**Provided records**
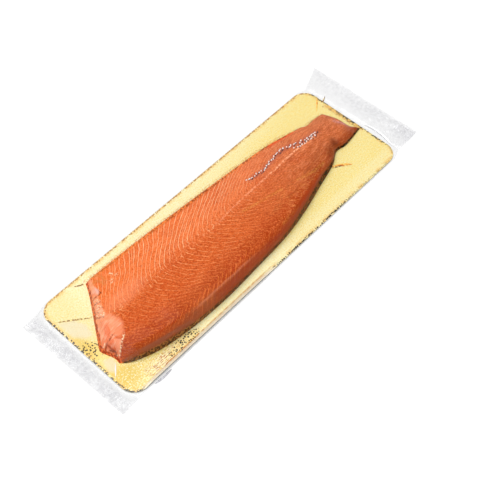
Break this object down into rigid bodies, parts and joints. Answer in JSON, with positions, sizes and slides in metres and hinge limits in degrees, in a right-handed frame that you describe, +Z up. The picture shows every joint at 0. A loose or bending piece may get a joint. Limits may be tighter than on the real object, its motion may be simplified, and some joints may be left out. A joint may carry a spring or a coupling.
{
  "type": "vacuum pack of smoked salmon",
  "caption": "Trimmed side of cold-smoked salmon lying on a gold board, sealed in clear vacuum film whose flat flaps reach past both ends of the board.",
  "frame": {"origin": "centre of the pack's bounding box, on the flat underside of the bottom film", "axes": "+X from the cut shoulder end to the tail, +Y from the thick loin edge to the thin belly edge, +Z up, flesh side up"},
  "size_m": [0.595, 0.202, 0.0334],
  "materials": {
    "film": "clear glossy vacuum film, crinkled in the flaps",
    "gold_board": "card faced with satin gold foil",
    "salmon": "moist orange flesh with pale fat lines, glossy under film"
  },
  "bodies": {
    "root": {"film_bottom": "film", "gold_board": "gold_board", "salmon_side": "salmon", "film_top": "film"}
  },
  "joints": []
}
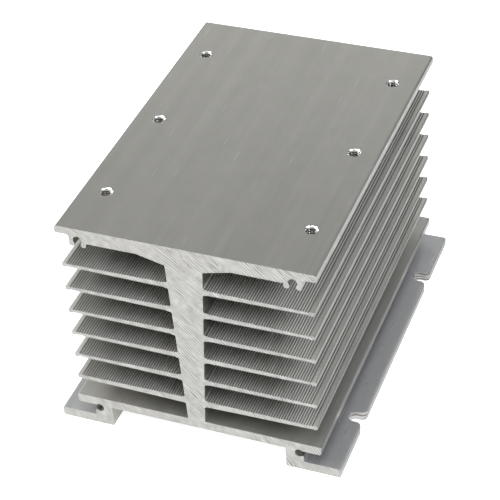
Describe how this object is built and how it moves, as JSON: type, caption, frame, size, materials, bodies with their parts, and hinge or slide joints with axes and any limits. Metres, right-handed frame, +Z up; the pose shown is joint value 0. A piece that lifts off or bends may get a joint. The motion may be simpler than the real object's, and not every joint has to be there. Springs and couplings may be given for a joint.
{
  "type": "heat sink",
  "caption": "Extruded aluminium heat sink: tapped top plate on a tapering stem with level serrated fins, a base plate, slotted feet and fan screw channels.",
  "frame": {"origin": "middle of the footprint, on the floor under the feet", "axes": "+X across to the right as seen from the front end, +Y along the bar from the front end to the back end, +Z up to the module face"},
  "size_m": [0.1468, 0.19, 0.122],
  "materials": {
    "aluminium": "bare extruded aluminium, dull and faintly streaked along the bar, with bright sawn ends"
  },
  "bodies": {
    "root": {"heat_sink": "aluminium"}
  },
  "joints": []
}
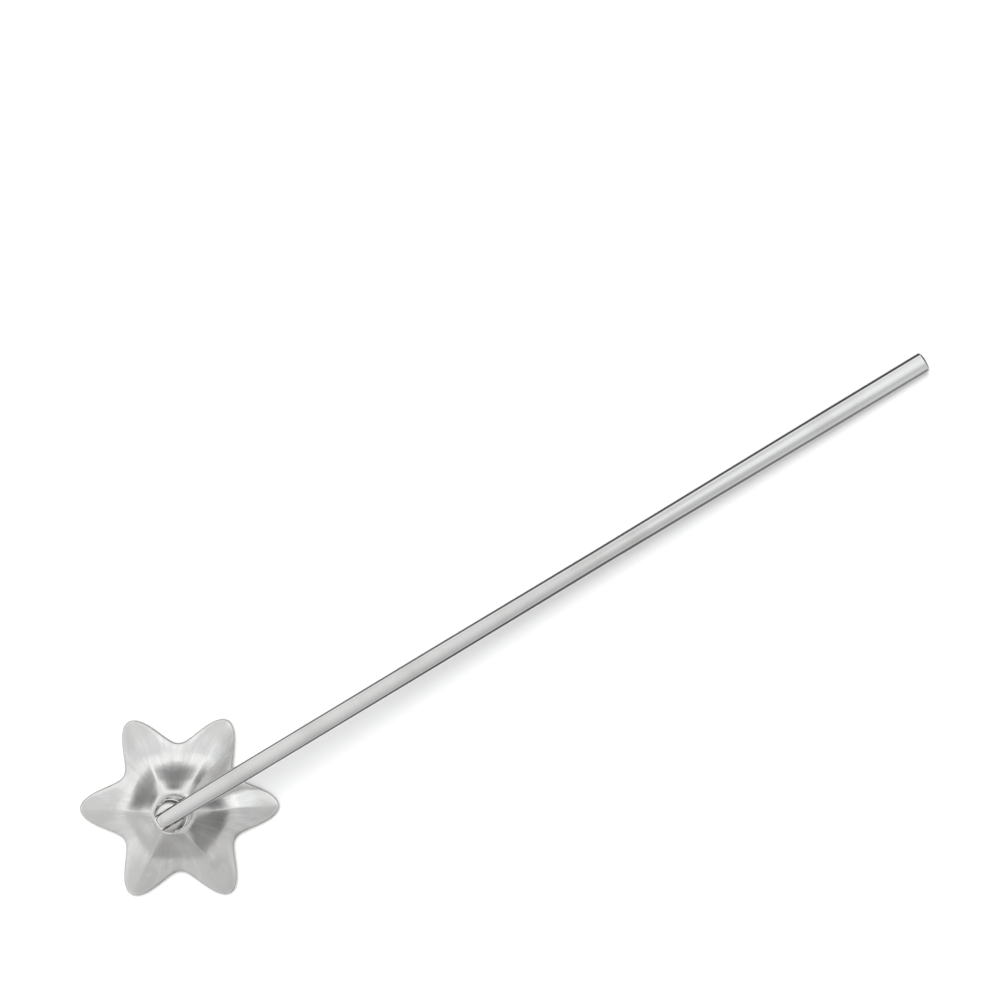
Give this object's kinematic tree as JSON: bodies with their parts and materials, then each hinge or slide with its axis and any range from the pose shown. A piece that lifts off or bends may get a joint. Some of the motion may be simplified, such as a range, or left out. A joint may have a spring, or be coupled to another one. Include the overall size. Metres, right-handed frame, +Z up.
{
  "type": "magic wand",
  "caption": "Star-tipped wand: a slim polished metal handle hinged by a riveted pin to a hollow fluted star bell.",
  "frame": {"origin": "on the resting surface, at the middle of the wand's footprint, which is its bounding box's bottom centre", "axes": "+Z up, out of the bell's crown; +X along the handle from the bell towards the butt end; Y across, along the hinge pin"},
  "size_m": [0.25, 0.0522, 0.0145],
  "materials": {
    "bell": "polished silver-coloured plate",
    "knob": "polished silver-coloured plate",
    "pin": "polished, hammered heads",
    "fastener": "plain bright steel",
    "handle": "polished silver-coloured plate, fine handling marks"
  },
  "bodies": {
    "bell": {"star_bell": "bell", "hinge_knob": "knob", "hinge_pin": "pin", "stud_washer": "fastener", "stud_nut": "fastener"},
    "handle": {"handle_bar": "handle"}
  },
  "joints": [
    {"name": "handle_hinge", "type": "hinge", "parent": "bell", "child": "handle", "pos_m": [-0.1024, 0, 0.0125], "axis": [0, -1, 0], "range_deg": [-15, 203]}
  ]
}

**Aim**
Using the entries above, return each line in which the word "axis" occurs.

**Task result**
Give this object's kinematic tree as JSON: bodies with their parts and materials, then each hinge or slide with its axis and any range from the pose shown. A piece that lifts off or bends may get a joint. Some of the motion may be simplified, such as a range, or left out. A joint may have a spring, or be coupled to another one. Include the overall size. Metres, right-handed frame, +Z up.
    {"name": "handle_hinge", "type": "hinge", "parent": "bell", "child": "handle", "pos_m": [-0.1024, 0, 0.0125], "axis": [0, -1, 0], "range_deg": [-15, 203]}